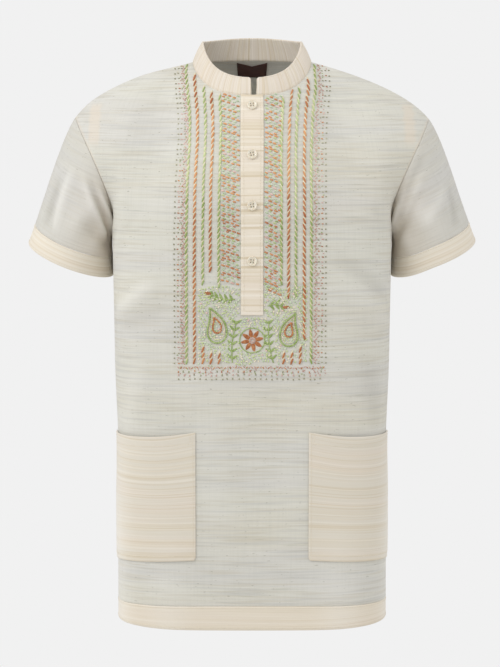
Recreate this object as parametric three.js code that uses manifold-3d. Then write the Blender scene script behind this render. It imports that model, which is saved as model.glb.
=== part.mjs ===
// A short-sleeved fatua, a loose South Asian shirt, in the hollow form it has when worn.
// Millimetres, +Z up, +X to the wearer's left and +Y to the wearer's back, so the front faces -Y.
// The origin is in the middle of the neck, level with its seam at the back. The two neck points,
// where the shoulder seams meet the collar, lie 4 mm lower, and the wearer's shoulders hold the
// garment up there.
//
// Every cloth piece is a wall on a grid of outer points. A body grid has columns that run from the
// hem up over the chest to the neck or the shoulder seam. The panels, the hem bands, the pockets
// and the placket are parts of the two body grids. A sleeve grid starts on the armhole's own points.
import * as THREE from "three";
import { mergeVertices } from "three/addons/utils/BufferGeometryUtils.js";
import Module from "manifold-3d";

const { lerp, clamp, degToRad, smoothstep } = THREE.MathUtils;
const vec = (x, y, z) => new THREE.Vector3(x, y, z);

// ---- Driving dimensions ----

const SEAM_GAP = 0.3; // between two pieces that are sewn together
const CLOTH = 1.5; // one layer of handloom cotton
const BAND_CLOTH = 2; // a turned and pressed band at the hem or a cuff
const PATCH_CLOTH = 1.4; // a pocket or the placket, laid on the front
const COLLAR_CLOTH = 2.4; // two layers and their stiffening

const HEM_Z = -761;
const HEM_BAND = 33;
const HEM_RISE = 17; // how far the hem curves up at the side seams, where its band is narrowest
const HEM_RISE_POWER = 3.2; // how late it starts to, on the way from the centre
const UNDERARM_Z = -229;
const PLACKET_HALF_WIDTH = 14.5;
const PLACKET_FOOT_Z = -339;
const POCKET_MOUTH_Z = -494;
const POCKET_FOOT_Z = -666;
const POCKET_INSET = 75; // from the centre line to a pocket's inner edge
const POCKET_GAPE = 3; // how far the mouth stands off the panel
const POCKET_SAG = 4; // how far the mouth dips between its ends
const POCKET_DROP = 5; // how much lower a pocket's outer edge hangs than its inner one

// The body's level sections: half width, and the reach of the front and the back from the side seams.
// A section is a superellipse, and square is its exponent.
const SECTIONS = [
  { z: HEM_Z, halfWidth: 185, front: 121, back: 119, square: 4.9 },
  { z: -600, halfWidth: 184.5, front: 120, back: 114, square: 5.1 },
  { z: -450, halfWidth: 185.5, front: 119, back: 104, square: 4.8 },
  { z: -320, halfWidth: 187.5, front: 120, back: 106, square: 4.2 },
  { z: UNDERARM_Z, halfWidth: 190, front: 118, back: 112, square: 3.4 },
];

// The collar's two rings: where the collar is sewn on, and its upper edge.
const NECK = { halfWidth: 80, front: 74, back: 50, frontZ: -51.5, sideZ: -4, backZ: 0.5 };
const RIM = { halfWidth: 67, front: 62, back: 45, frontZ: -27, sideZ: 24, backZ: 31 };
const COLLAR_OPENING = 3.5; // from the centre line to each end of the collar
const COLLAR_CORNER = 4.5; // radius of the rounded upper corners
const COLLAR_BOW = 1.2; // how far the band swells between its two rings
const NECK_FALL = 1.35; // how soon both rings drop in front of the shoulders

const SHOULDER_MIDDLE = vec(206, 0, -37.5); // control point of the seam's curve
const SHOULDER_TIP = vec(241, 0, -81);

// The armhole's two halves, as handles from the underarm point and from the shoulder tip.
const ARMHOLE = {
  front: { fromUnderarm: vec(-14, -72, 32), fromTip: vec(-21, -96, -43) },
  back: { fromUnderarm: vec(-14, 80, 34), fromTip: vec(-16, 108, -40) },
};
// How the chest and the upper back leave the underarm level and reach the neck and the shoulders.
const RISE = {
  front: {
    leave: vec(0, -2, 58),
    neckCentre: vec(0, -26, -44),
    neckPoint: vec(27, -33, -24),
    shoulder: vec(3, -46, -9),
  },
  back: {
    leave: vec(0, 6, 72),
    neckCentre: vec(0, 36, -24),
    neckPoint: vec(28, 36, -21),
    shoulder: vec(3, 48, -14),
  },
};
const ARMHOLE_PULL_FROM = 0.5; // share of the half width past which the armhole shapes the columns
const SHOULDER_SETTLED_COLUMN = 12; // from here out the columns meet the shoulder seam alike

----

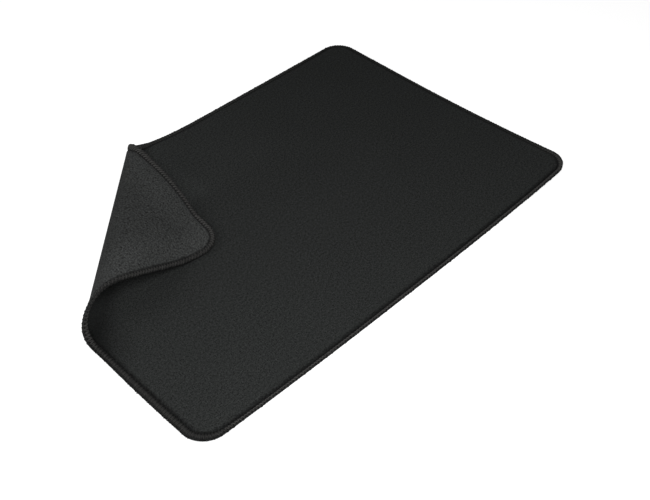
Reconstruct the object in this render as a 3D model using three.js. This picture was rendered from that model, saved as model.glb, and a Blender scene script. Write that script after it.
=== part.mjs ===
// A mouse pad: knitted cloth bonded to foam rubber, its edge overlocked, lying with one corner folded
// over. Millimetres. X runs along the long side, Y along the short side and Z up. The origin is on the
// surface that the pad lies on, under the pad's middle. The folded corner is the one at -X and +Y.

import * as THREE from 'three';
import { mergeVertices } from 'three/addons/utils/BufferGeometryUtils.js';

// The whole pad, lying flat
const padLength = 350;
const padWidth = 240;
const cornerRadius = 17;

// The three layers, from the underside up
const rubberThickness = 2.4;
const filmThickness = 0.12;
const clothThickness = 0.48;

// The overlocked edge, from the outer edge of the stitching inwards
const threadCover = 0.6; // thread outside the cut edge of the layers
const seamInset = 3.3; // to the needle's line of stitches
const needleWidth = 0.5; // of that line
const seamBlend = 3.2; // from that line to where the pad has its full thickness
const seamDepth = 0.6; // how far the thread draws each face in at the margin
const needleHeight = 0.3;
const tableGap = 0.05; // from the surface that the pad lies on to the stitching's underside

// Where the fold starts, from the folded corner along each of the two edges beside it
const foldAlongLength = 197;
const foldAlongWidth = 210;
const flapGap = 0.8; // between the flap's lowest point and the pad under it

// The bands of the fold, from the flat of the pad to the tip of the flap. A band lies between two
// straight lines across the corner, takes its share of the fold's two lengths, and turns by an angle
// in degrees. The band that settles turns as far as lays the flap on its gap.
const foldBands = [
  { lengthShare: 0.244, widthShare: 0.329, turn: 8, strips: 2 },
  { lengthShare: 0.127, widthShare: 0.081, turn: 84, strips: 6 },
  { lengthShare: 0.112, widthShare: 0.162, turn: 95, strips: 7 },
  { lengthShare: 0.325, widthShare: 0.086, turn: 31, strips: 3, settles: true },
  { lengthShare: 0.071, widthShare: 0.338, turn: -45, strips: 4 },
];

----

Working from the data above, extract solely the lines from the one containing "Recreate this object" through the one containing "---- Driving dimensions", exactly as they appear, both included.

Recreate this object as parametric three.js code that uses manifold-3d. Then write the Blender scene script behind this render. It imports that model, which is saved as model.glb.
=== part.mjs ===
// A short-sleeved fatua, a loose South Asian shirt, in the hollow form it has when worn.
// Millimetres, +Z up, +X to the wearer's left and +Y to the wearer's back, so the front faces -Y.
// The origin is in the middle of the neck, level with its seam at the back. The two neck points,
// where the shoulder seams meet the collar, lie 4 mm lower, and the wearer's shoulders hold the
// garment up there.
//
// Every cloth piece is a wall on a grid of outer points. A body grid has columns that run from the
// hem up over the chest to the neck or the shoulder seam. The panels, the hem bands, the pockets
// and the placket are parts of the two body grids. A sleeve grid starts on the armhole's own points.
import * as THREE from "three";
import { mergeVertices } from "three/addons/utils/BufferGeometryUtils.js";
import Module from "manifold-3d";

const { lerp, clamp, degToRad, smoothstep } = THREE.MathUtils;
const vec = (x, y, z) => new THREE.Vector3(x, y, z);

// ---- Driving dimensions ----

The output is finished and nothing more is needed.